In the beginning the coach denied it. But when he came clean, he and two of the support staff – including the team tailor – were banned for a year and a half. The athletes got off with three months because they claimed to be oblivious to what was going on. Which is how they came to be back competing in the Olympic normal hill competition on Monday evening (normal, it has to be said is a very relative concept in this sport).

It was a national scandal in Norway, which is the proudest, and most successful, of all the Winter Olympic countries. The Norwegians have won more medals in ski jumping than anyone else, and Lindvik is the current Olympic champion in the long hill. As funny as you and I might think this is, ski jumping is a beloved sport in the handful of countries that practise it, and the Norwegian fans I talk to about it during the Olympic competition don’t enjoy becoming a punchline. “I don’t want to talk about it,” one tells me. “It’s all behind us now,” is the only thing another will say. “It’s sad, very, very sad,” says a third.

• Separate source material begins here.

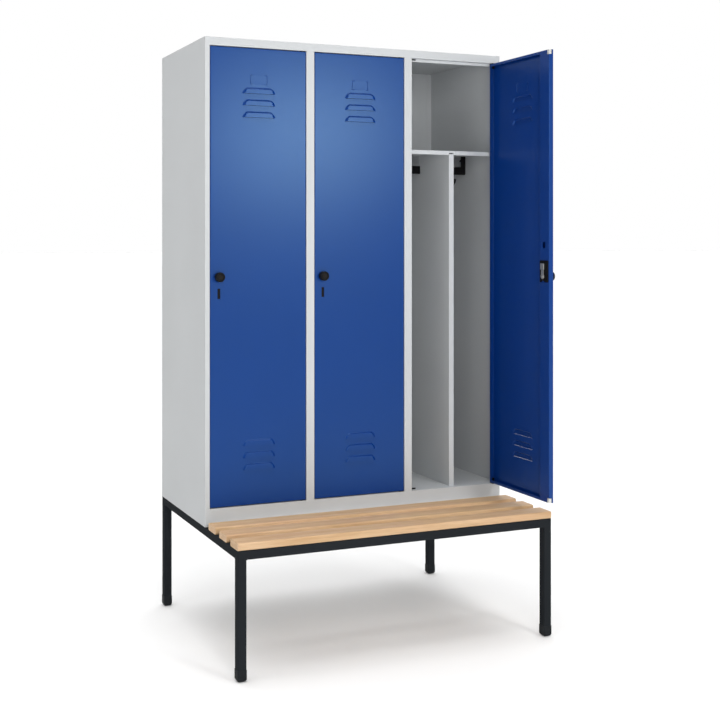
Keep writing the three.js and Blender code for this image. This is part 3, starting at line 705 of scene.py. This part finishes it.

By the end of the night I’m beginning to understand more about why they’re so upset. Ski jumping is a great evening out. In Predazzo, where the Olympic competition is taking place, a big, happy band of fans from across Europe, North America and Japan are knocking back beers and hotdogs and shouting out at the athletes as they fly through the night. People are blowing horns, and banging cowbells. It’s an easy sport to love, and an astonishing one to watch.

But the truth is no one really knows if this scandal is “behind us” or not. The federation insists it is, but a lot of the sport’s former stars have spoken out about stretching the rules themselves, partly out of a desire to take the heat off the men who have been banned, and partly as a call to reform the sport. The former Olympic medallists Johan Remen Evensen, Anders Jacobsen and Daniel-André Tande all told the Norwegian broadcaster NRK that cheating was common during their careers. They spoke about how jumpers used to wear suits with low-slung crotches, or tug their underpants down by their knees to stretch out their trousers then tuck them up again during inspections.

German fans enjoy the ski jumping at Predazzzo.
German fans enjoy the ski jumping at Predazzzo. Photograph: Tom Jenkins/The Guardian

Then Switzerland’s former world champion Andreas Küttel said he had been doing it, too. He admitted he used to spray his suit with hairspray before competitions, to stop the air from passing through it.

The margins in ski jumping are so small, the stakes so high, and the sport is so sensitive to the tiniest variations of physics, that the athletes are always looking to game the rules. In the early 2000s, there were a series of scandals involving the suits and bindings, and in the late 2000s another involving extreme weight loss, which lead to widespread problems with eating disorders among the competitors. This problem still exists, despite the federation bringing in rules around the body mass index of the jumpers. Federations are perpetually caught in trying to find better ways to regulate the sport as the athletes look for new loopholes.

This one will pass. Then another will come. And in the end these few months will be remembered as a brief moment – the briefs moment – in the history of the sport.